Other items which made the news in the Herald of August 14, 1942, included.

l Worthing Education Committee’s experiment of keeping town schools open for mornings only during the August holidays was pronounced a failure.

Only a small number of children attended the schools for recreational purposes in the mornings, so it was decided to end these sessions. But children could still go to the schools nearest their homes for the usual distribution of milk.

l Wolf Cubs in Storrington launched a mass attack on cabbage butterflies! A woman was offering them a shilling (5p) for every hundred collected, and several hundred were soon handed in. “The Cubs don’t have much time to get into mischief,” the woman told the Herald.

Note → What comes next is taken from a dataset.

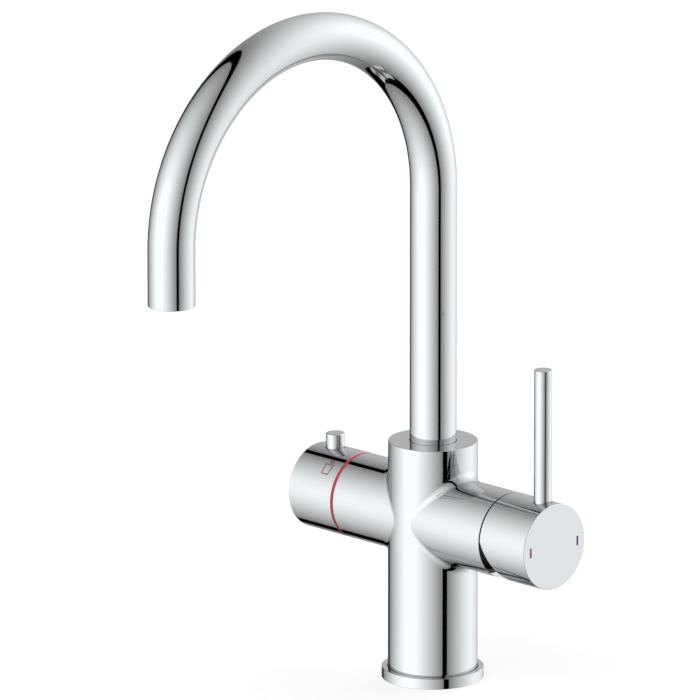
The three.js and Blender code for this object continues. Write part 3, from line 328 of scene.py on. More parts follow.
def turn(steps, start=0.0, end=math.tau):
    """Values in even steps from start to end, a full turn unless they are given."""
    return np.linspace(start, end, steps + 1)


def stretches(start, *parts):
    """Angles that go on from start in stretches that are each even, given as (steps, end)."""
    angles = []
    for steps, end in parts:
        angles.extend(turn(steps, start, end)[:-1])
        start = end
    return np.array([*angles, start])


def rounded(profile):
    """Smooth runs of (radius, height, radial normal, axial normal) along a profile.

    A profile is a list of (radius, height) or (radius, height, rounding). It goes from the axis at the
    bottom outwards and back at the top, so that its outside is on its right. A sharp corner ends a run
    and starts the next, and so does either end, so the first and the last run are left out.
    """
    spots = [(*p, 0.0)[:3] for p in profile]
    ways = []
    for (r0, h0, _), (r1, h1, _) in zip(spots, spots[1:]):
        length = math.hypot(r1 - r0, h1 - h0)
        ways.append(((r1 - r0) / length, (h1 - h0) / length))
    runs = [[]]
    for (r, h, rounding), (r_in, h_in), (r_out, h_out) in zip(spots, ways[:1] + ways, ways + ways[-1:]):
        if rounding == 0.0:
            runs[-1].append((r, h, h_in, -r_in))
            runs.append([(r, h, h_out, -r_out)])
            continue
        bend = math.atan2(r_in * h_out - h_in * r_out, r_in * r_out + h_in * h_out)
        back = rounding * math.tan(abs(bend) / 2)
        reach = math.copysign(rounding, bend)
        centre_r = r - back * r_in - reach * h_in
        centre_h = h - back * h_in + reach * r_in
        for k in range(ROUND_STEPS + 1):
            angle = bend * k / ROUND_STEPS
            n_r = h_in * math.cos(angle) + r_in * math.sin(angle)
            n_h = -r_in * math.cos(angle) + h_in * math.sin(angle)
            runs[-1].append((centre_r + reach * n_r, centre_h + reach * n_h, n_r, n_h))
    return [np.array(run) for run in runs[1:-1]]


def lathe(skin, axis, profile, angles):
    """The surface that a profile makes as it turns about an axis."""
    for run in rounded(profile):
        r, h, n_r, n_h = (run[:, k][:, None] for k in range(4))
        skin.patch(axis.point(r, angles, h), axis.lean(n_r, angles, n_h))


def disc(skin, rim, lean):
    """A flat face from a closed rim to its middle."""
    middle = rim[:-1].mean(axis=0)
    skin.patch([rim, np.broadcast_to(middle, rim.shape)], lean)


def arc(share, angle, first, last):
    """The direction at a share of the way from the first to the last, with the angle between them."""
    return (np.sin((1 - share) * angle) * first + np.sin(share * angle) * last) / np.sin(angle)


def edge_round(edge, normal_in, normal_out, rounding):
    """Rows across the rounding of an edge, from the surface with the first normal to the second."""
    share = (normal_in * normal_out).sum(-1, keepdims=True)
    centre = edge - rounding * (normal_in + normal_out) / (1 + share)
    angle = np.arccos(np.clip(share, -1, 1))
    leans = np.array([arc(t, angle, normal_in, normal_out) for t in turn(ROUND_STEPS, 0, 1)])
    return centre + rounding * leans, leans


def corner_stations(across, along):
    """The numbers of the stations at a rectangle's corners, from its upper left one and back to it."""
    return np.array([0, across, across + along, 2 * across + along, 2 * (across + along)])


def stations(rectangle, across, along):
    """Angles and heights of stations round a rectangle on a cylinder."""
    angle_low, angle_high, low, high = rectangle
    marks = corner_stations(across, along)
    numbers = np.arange(marks[-1] + 1)
    angles = np.interp(numbers, marks, [angle_low, angle_high, angle_high, angle_low, angle_low])
    return angles, np.interp(numbers, marks, [high, high, low, low, high])


def station_turns(radius, angles, heights, centre_angle, centre_height, across, along):
    """The direction of each station seen from a point inside the rectangle, even along each side."""
    marks = corner_stations(across, along)
    seen = np.arctan2((angles - centre_angle) * radius, heights - centre_height)[marks]
    return np.interp(np.arange(len(angles)), marks, np.unwrap(seen))


def spread(skin, axis, radius, inner, outer, steps, side=1):
    """A part of a cylinder between an inner and an outer loop, each given as (angles, heights)."""
    share = turn(steps, 0, 1)[:, None]
    angles = (1 - share) * inner[0] + share * outer[0]
    heights = (1 - share) * inner[1] + share * outer[1]
    skin.patch(axis.point(radius, angles, heights), side * axis.spoke(angles))


def pierced(skin, axis, radius, rectangle, hole, across, along, side=1, meets=None):
    """A rectangle of a cylinder with a round hole square to it: of its outside, or its inside for side -1.

    rectangle is (lowest angle, highest angle, low, high), hole is (angle, height, hole radius, floor),
    where the floor is the distance from the axis that the hole's wall goes to. The wall ends on the loop
    that it meets, if one is given. Returns the wall's foot.
    """
    centre_angle, centre_height, hole_r, floor = hole
    angles, heights = stations(rectangle, across, along)
    if meets is None:
        turns = station_turns(radius, angles, heights, centre_angle, centre_height, across, along)
    else:
        offset = meets - axis.foot - centre_height * axis.along
        turns = np.unwrap(np.arctan2(offset @ axis.tangent(centre_angle), offset @ axis.along))
    along_part, across_part = hole_r * np.cos(turns), hole_r * np.sin(turns)
    edge_angle = centre_angle + np.arcsin(across_part / radius)
    edge = axis.point(radius, edge_angle, centre_height + along_part)
    inward = -(np.cos(turns)[:, None] * axis.along + np.sin(turns)[:, None] * axis.tangent(centre_angle))
    rows, leans = edge_round(edge, side * axis.spoke(edge_angle), inward, FINE_EDGE)
    angle, height = axis.turn_and_height(rows[0])
    angle += math.tau * np.round((centre_angle - angle.mean()) / math.tau)
    rows[0] = axis.point(radius, angle, height)
    skin.patch(rows, leans)
    spread(skin, axis, radius, (angle, height), (angles, heights), HOLE_ROWS, side)
    foot = meets
    if meets is None:
        down = (rows[-1] - axis.foot) @ axis.spoke(centre_angle) - floor
        foot = rows[-1] - down[:, None] * axis.spoke(centre_angle)
    skin.patch([rows[-1], foot], inward)
    return foot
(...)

l Bill Fraser, a pre-war joint owner of Worthing’s Connaught Theatre, married one of the theatre’s former leading ladies, Rosemary (Betty) Bowden, at St Martin-in-the-Fields, London. Bill Fraser was serving in the RAF at the time, and the present “Fraser’s Bar” in the Connaught is named after him.

l About 1,000 tons of Worthing’s metal railings were due to be torn down for the war effort. Railings from corporation parks and bowling greens, Denton Gardens, Steyne Gardens and Marine Gardens were all on the 
schedule.

Private homes were also on the list, and absent residents who came home to find their domestic ironwork missing were assured that any damage done had to be made good at the contractor’s expense.

l Worthing’s British Restaurants were celebrating their first birthday. The three restaurants had served an average of 400 meals a day, and up to May they had provided no fewer than 150,000 dinners.